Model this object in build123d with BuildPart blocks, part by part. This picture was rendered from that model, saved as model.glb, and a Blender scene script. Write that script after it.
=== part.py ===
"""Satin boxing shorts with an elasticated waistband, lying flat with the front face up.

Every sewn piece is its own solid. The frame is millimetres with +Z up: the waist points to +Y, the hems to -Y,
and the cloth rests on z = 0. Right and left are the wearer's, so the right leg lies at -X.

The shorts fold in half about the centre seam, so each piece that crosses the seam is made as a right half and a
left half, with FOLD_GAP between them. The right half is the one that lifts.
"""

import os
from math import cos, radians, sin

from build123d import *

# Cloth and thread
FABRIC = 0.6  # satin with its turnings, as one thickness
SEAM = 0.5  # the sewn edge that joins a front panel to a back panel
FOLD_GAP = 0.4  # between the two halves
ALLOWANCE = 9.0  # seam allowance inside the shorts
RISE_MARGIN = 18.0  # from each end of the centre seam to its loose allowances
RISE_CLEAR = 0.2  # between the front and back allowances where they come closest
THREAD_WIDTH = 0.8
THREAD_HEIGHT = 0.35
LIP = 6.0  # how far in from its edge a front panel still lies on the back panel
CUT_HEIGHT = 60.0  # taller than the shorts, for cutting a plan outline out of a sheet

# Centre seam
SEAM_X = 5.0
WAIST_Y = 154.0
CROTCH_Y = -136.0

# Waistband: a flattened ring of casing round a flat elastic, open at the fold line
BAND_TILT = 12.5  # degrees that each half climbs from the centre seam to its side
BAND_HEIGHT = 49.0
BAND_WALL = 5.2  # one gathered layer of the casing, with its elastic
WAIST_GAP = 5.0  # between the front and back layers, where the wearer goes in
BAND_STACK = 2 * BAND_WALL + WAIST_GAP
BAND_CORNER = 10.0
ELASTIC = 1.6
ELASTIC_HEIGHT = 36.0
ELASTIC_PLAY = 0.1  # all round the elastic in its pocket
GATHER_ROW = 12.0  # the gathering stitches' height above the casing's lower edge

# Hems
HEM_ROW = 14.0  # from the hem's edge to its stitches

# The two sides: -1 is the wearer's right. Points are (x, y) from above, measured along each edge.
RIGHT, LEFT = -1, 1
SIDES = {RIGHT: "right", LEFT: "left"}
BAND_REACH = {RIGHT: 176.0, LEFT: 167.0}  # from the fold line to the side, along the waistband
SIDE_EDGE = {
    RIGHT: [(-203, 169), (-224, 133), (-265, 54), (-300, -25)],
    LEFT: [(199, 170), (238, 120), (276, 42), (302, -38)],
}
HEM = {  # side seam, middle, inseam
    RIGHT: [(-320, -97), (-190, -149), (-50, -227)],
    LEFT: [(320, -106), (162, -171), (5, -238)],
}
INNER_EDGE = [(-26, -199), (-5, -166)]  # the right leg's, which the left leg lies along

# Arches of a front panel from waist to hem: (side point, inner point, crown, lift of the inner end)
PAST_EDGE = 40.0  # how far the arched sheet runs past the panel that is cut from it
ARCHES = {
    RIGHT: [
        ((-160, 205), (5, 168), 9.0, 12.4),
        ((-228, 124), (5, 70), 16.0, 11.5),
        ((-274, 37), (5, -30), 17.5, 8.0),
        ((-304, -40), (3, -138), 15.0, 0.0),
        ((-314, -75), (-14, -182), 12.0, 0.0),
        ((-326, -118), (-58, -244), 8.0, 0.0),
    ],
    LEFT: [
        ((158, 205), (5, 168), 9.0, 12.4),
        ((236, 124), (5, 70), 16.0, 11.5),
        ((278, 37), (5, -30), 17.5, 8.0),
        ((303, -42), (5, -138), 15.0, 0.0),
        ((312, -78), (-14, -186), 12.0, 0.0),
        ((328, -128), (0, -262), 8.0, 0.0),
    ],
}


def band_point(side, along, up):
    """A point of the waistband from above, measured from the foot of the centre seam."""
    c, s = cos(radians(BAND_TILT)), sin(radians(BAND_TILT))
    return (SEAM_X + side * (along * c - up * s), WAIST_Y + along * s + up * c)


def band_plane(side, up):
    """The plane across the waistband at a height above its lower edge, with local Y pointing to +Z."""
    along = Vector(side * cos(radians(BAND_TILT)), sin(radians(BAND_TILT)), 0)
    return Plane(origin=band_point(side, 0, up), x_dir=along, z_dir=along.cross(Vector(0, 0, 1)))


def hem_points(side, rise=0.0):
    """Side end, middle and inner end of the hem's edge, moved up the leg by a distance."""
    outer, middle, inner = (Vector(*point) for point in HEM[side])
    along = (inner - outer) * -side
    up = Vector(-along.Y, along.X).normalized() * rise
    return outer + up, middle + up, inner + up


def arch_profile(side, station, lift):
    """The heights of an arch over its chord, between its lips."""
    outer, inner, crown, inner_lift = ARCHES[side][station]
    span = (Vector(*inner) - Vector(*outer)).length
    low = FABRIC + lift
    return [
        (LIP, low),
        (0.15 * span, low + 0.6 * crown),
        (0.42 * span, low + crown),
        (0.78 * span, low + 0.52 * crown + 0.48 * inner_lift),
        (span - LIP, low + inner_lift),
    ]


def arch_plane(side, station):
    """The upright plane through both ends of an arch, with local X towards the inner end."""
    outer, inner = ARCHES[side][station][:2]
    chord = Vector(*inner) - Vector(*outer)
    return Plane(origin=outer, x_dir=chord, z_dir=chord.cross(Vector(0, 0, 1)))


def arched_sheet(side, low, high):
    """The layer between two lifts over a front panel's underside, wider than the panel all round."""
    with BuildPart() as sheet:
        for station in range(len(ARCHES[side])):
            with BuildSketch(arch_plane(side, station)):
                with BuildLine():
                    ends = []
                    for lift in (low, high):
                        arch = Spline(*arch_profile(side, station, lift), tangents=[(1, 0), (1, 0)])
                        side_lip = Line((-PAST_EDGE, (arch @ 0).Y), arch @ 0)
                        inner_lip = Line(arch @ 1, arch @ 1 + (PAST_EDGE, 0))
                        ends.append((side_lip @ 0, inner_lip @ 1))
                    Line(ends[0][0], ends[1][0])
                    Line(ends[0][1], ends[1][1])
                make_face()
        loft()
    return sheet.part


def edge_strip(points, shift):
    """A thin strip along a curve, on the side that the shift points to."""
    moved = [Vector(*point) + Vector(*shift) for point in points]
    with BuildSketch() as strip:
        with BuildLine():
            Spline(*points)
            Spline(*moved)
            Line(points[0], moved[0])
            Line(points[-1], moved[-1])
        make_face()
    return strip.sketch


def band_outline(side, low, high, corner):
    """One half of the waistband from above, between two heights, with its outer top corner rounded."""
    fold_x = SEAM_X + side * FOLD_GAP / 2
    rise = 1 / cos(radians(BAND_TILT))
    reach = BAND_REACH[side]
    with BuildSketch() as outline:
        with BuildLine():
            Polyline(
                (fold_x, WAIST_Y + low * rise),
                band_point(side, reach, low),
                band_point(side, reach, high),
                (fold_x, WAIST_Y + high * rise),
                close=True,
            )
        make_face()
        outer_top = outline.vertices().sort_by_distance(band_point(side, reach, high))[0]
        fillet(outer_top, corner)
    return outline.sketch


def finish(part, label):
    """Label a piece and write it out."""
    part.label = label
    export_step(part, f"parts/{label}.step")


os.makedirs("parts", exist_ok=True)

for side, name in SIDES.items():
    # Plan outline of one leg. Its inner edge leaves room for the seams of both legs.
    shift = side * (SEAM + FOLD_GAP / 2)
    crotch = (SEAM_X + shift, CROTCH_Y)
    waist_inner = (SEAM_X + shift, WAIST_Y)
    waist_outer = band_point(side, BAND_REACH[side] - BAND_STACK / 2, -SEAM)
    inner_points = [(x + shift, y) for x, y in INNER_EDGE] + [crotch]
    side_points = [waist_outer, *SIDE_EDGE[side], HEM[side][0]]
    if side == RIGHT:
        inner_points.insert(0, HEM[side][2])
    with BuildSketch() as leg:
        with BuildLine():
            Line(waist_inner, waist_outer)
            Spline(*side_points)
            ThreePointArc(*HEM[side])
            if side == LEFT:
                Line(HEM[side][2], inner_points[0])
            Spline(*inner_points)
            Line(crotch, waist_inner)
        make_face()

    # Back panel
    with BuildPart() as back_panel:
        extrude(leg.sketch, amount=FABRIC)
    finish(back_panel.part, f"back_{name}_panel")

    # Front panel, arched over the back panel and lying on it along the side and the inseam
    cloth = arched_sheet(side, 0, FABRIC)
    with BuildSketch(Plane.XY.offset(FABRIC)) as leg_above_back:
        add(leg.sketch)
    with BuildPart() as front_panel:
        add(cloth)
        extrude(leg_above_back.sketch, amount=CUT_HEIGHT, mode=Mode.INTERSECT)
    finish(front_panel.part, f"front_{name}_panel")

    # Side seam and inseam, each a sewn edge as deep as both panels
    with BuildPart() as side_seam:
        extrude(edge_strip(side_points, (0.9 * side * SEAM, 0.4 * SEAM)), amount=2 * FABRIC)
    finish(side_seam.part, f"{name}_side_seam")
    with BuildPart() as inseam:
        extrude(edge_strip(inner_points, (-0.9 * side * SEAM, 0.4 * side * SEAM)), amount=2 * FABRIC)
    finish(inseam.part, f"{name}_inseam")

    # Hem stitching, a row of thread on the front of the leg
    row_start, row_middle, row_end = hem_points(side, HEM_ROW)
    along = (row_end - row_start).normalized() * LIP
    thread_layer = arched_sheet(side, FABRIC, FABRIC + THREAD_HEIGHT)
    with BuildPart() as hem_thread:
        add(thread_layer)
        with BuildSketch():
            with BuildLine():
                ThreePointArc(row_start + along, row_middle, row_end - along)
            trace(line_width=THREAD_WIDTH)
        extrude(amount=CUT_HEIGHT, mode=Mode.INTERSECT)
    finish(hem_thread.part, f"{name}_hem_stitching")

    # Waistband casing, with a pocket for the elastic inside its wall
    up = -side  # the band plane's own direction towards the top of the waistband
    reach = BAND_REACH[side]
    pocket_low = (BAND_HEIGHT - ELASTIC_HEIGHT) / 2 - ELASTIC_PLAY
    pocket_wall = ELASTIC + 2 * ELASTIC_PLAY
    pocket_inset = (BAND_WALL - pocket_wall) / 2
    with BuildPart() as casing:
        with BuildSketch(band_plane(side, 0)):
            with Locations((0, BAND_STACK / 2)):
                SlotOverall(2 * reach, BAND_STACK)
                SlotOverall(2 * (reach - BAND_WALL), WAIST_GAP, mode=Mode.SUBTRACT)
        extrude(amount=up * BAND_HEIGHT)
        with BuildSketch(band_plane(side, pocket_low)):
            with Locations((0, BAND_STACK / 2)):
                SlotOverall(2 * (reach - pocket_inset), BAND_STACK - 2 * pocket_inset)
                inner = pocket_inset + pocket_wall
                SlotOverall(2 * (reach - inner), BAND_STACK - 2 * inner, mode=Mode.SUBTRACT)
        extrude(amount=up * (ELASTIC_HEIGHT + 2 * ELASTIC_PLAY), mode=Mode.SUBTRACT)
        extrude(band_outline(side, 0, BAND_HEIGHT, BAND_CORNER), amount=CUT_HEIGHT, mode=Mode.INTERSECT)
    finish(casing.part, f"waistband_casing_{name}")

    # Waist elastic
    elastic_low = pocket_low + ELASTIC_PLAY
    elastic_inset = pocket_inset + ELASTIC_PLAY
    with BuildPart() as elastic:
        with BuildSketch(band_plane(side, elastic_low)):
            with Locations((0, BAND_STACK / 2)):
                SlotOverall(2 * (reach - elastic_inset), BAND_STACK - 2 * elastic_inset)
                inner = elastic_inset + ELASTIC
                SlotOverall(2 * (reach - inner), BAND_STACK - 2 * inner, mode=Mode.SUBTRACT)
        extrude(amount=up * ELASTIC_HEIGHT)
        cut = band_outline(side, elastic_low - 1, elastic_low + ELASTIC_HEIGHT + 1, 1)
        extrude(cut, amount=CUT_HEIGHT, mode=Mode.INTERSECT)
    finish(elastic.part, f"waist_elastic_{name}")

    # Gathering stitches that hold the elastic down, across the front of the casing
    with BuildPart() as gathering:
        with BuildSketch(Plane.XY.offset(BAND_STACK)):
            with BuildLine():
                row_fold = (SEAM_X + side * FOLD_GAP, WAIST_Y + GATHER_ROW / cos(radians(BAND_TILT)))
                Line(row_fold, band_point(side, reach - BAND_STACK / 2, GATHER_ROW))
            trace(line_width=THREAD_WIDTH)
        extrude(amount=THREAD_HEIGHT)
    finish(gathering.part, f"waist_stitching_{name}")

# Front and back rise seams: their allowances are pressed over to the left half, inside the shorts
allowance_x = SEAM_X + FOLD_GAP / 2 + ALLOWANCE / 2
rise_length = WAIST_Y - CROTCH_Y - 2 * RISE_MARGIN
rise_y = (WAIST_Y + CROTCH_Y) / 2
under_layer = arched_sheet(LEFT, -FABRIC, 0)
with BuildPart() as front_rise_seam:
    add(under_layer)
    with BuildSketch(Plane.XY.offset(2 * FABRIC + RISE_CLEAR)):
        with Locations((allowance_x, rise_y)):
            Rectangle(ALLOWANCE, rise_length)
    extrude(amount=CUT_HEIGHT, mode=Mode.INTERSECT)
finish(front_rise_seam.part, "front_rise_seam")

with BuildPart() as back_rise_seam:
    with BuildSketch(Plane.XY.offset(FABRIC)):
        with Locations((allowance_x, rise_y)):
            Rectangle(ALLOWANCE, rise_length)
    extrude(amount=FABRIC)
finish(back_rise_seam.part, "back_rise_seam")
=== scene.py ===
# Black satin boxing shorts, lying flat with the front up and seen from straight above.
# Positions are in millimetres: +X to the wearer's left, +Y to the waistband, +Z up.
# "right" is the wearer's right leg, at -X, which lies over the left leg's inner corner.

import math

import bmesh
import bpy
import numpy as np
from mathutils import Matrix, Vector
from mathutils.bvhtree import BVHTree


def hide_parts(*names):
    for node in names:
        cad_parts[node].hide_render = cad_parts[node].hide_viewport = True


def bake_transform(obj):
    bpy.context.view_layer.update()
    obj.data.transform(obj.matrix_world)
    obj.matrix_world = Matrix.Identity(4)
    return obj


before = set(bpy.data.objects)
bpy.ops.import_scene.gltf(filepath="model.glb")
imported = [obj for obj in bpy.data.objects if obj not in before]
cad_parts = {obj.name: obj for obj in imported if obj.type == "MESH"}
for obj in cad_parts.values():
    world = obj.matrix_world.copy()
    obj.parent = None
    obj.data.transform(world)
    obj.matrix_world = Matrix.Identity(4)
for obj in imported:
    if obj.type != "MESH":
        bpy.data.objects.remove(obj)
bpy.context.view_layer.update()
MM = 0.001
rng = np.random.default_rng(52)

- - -

* [WORK TO BE COMPLETED]: The lines to reproduce run from the one that contains "# Front and" through the last line above; copy them exactly.

* [SOLUTION TO THIS TASK]:
# Front and back rise seams: their allowances are pressed over to the left half, inside the shorts
allowance_x = SEAM_X + FOLD_GAP / 2 + ALLOWANCE / 2
rise_length = WAIST_Y - CROTCH_Y - 2 * RISE_MARGIN
rise_y = (WAIST_Y + CROTCH_Y) / 2
under_layer = arched_sheet(LEFT, -FABRIC, 0)
with BuildPart() as front_rise_seam:
    add(under_layer)
    with BuildSketch(Plane.XY.offset(2 * FABRIC + RISE_CLEAR)):
        with Locations((allowance_x, rise_y)):
            Rectangle(ALLOWANCE, rise_length)
    extrude(amount=CUT_HEIGHT, mode=Mode.INTERSECT)
finish(front_rise_seam.part, "front_rise_seam")

with BuildPart() as back_rise_seam:
    with BuildSketch(Plane.XY.offset(FABRIC)):
        with Locations((allowance_x, rise_y)):
            Rectangle(ALLOWANCE, rise_length)
    extrude(amount=FABRIC)
finish(back_rise_seam.part, "back_rise_seam")
=== scene.py ===
# Black satin boxing shorts, lying flat with the front up and seen from straight above.
# Positions are in millimetres: +X to the wearer's left, +Y to the waistband, +Z up.
# "right" is the wearer's right leg, at -X, which lies over the left leg's inner corner.

import math

import bmesh
import bpy
import numpy as np
from mathutils import Matrix, Vector
from mathutils.bvhtree import BVHTree


def hide_parts(*names):
    for node in names:
        cad_parts[node].hide_render = cad_parts[node].hide_viewport = True


def bake_transform(obj):
    bpy.context.view_layer.update()
    obj.data.transform(obj.matrix_world)
    obj.matrix_world = Matrix.Identity(4)
    return obj


before = set(bpy.data.objects)
bpy.ops.import_scene.gltf(filepath="model.glb")
imported = [obj for obj in bpy.data.objects if obj not in before]
cad_parts = {obj.name: obj for obj in imported if obj.type == "MESH"}
for obj in cad_parts.values():
    world = obj.matrix_world.copy()
    obj.parent = None
    obj.data.transform(world)
    obj.matrix_world = Matrix.Identity(4)
for obj in imported:
    if obj.type != "MESH":
        bpy.data.objects.remove(obj)
bpy.context.view_layer.update()
MM = 0.001
rng = np.random.default_rng(52)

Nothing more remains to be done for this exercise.